# START OF Data for processing

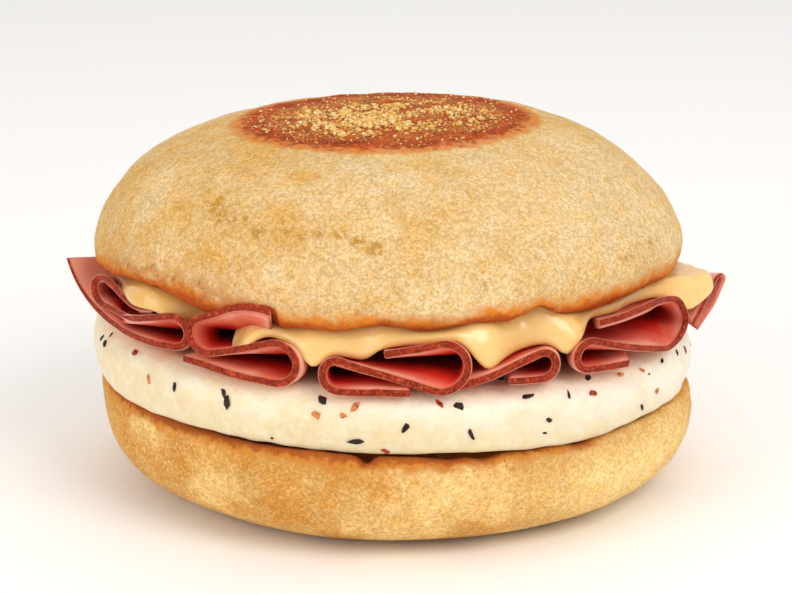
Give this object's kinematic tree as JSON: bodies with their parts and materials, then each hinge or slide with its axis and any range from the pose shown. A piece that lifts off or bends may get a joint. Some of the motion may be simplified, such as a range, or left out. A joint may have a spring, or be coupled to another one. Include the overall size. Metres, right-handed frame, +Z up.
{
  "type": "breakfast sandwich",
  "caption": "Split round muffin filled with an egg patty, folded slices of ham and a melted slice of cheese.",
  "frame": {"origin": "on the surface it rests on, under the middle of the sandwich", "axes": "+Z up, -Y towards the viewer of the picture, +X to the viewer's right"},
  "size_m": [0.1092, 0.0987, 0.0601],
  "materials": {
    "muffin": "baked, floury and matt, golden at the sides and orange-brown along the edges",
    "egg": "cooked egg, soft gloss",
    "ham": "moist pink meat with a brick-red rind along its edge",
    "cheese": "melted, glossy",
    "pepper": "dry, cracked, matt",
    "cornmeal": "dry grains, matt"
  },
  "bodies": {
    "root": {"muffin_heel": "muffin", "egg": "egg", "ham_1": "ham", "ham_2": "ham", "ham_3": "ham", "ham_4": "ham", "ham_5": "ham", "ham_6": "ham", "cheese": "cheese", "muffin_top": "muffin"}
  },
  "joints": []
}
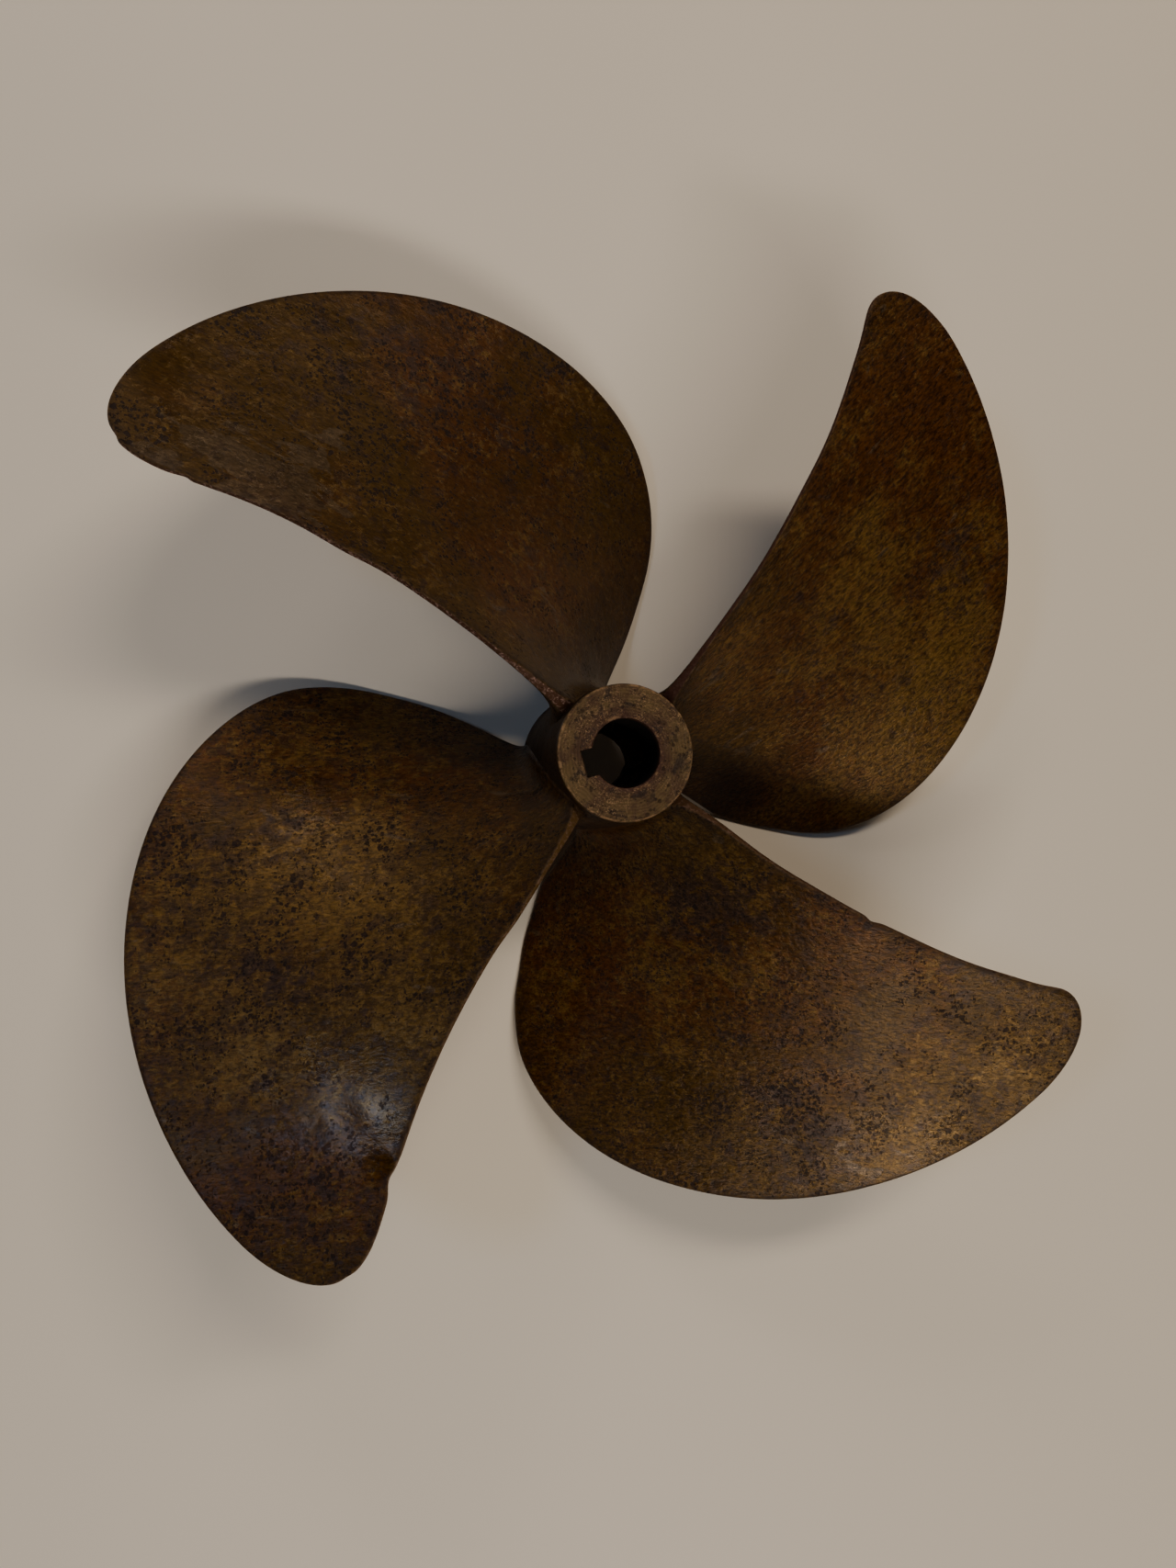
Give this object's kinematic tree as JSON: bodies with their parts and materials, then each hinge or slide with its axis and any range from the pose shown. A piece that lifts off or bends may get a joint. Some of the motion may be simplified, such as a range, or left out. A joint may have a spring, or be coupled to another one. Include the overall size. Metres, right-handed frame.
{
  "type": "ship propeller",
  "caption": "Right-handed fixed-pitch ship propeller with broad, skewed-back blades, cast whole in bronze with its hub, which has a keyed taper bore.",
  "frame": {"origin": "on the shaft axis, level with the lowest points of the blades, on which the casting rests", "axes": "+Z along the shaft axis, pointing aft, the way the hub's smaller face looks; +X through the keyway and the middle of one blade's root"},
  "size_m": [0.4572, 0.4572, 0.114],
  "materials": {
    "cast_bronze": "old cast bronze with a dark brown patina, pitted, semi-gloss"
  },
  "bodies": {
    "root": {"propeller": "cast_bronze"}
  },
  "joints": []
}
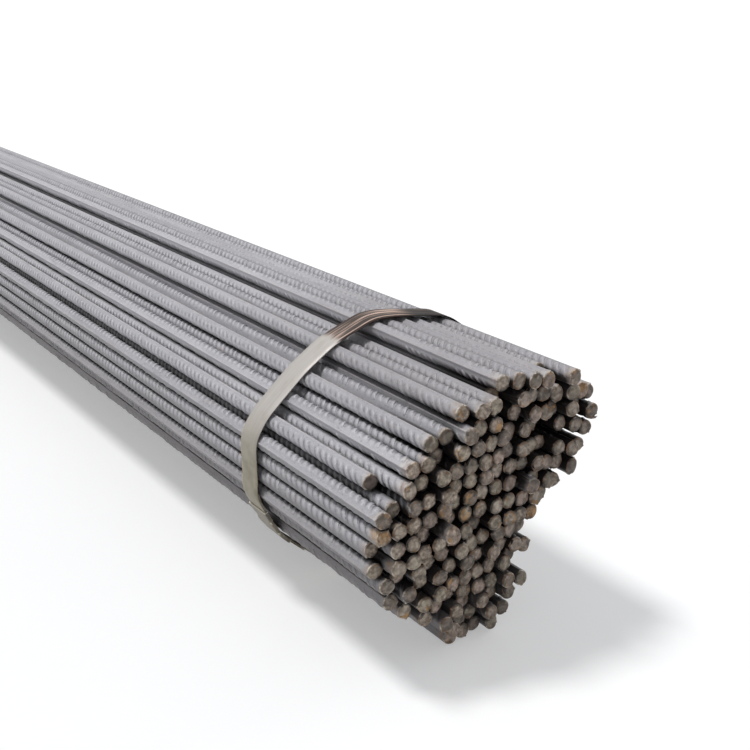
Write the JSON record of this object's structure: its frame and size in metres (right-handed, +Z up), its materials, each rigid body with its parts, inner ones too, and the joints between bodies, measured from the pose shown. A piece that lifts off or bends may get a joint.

# END OF Data for processing

= Prompt =
Give back the data above exactly as it appears.

= Answer for the task =
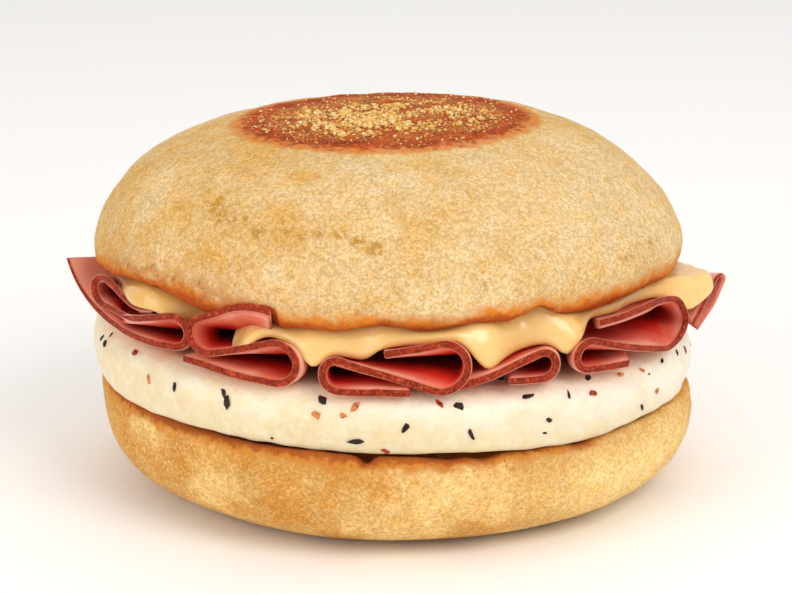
Give this object's kinematic tree as JSON: bodies with their parts and materials, then each hinge or slide with its axis and any range from the pose shown. A piece that lifts off or bends may get a joint. Some of the motion may be simplified, such as a range, or left out. A joint may have a spring, or be coupled to another one. Include the overall size. Metres, right-handed frame, +Z up.
{
  "type": "breakfast sandwich",
  "caption": "Split round muffin filled with an egg patty, folded slices of ham and a melted slice of cheese.",
  "frame": {"origin": "on the surface it rests on, under the middle of the sandwich", "axes": "+Z up, -Y towards the viewer of the picture, +X to the viewer's right"},
  "size_m": [0.1092, 0.0987, 0.0601],
  "materials": {
    "muffin": "baked, floury and matt, golden at the sides and orange-brown along the edges",
    "egg": "cooked egg, soft gloss",
    "ham": "moist pink meat with a brick-red rind along its edge",
    "cheese": "melted, glossy",
    "pepper": "dry, cracked, matt",
    "cornmeal": "dry grains, matt"
  },
  "bodies": {
    "root": {"muffin_heel": "muffin", "egg": "egg", "ham_1": "ham", "ham_2": "ham", "ham_3": "ham", "ham_4": "ham", "ham_5": "ham", "ham_6": "ham", "cheese": "cheese", "muffin_top": "muffin"}
  },
  "joints": []
}
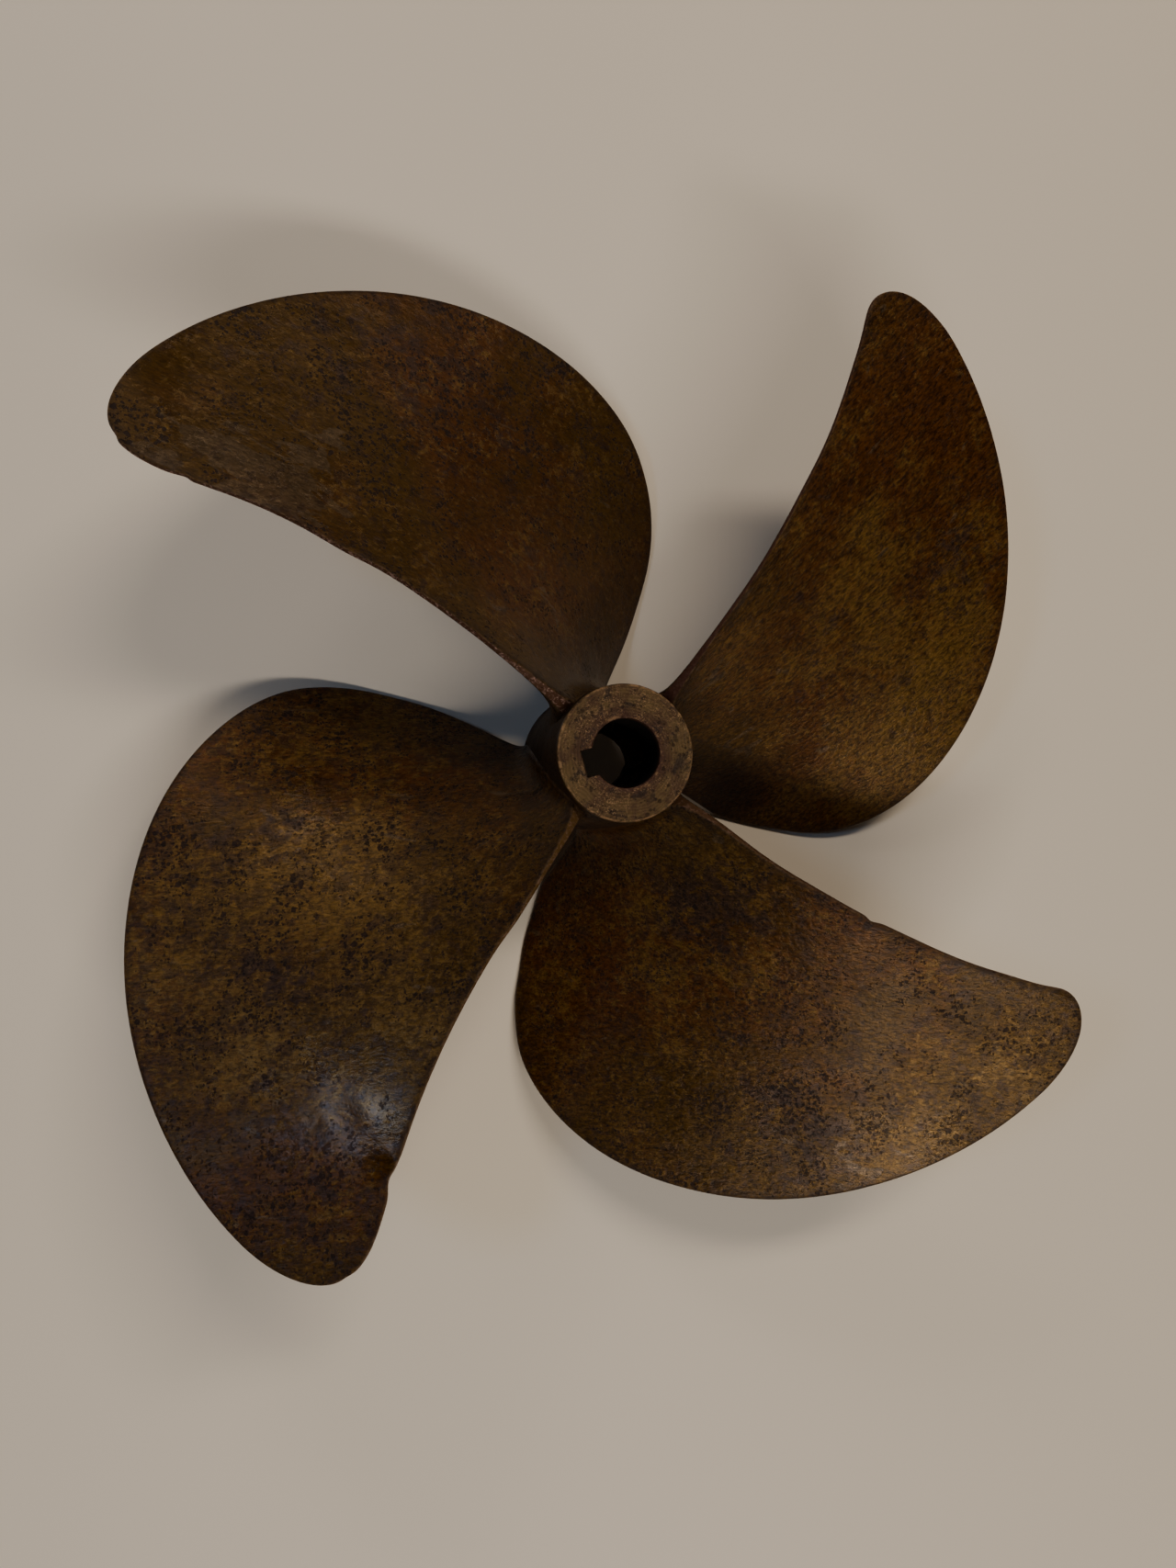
Give this object's kinematic tree as JSON: bodies with their parts and materials, then each hinge or slide with its axis and any range from the pose shown. A piece that lifts off or bends may get a joint. Some of the motion may be simplified, such as a range, or left out. A joint may have a spring, or be coupled to another one. Include the overall size. Metres, right-handed frame.
{
  "type": "ship propeller",
  "caption": "Right-handed fixed-pitch ship propeller with broad, skewed-back blades, cast whole in bronze with its hub, which has a keyed taper bore.",
  "frame": {"origin": "on the shaft axis, level with the lowest points of the blades, on which the casting rests", "axes": "+Z along the shaft axis, pointing aft, the way the hub's smaller face looks; +X through the keyway and the middle of one blade's root"},
  "size_m": [0.4572, 0.4572, 0.114],
  "materials": {
    "cast_bronze": "old cast bronze with a dark brown patina, pitted, semi-gloss"
  },
  "bodies": {
    "root": {"propeller": "cast_bronze"}
  },
  "joints": []
}
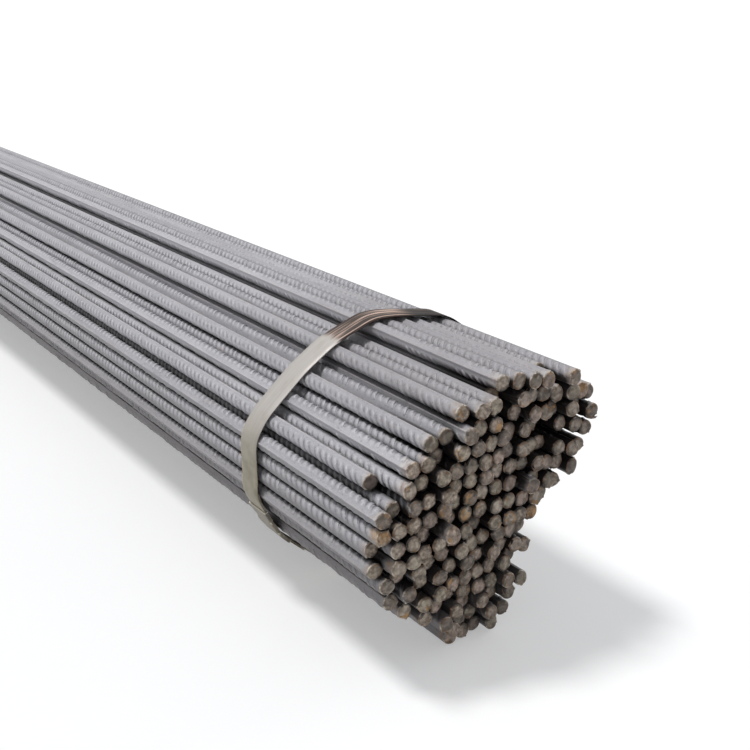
Write the JSON record of this object's structure: its frame and size in metres (right-handed, +Z up), its materials, each rigid body with its parts, inner ones too, and the joints between bodies, measured from the pose shown. A piece that lifts off or bends may get a joint.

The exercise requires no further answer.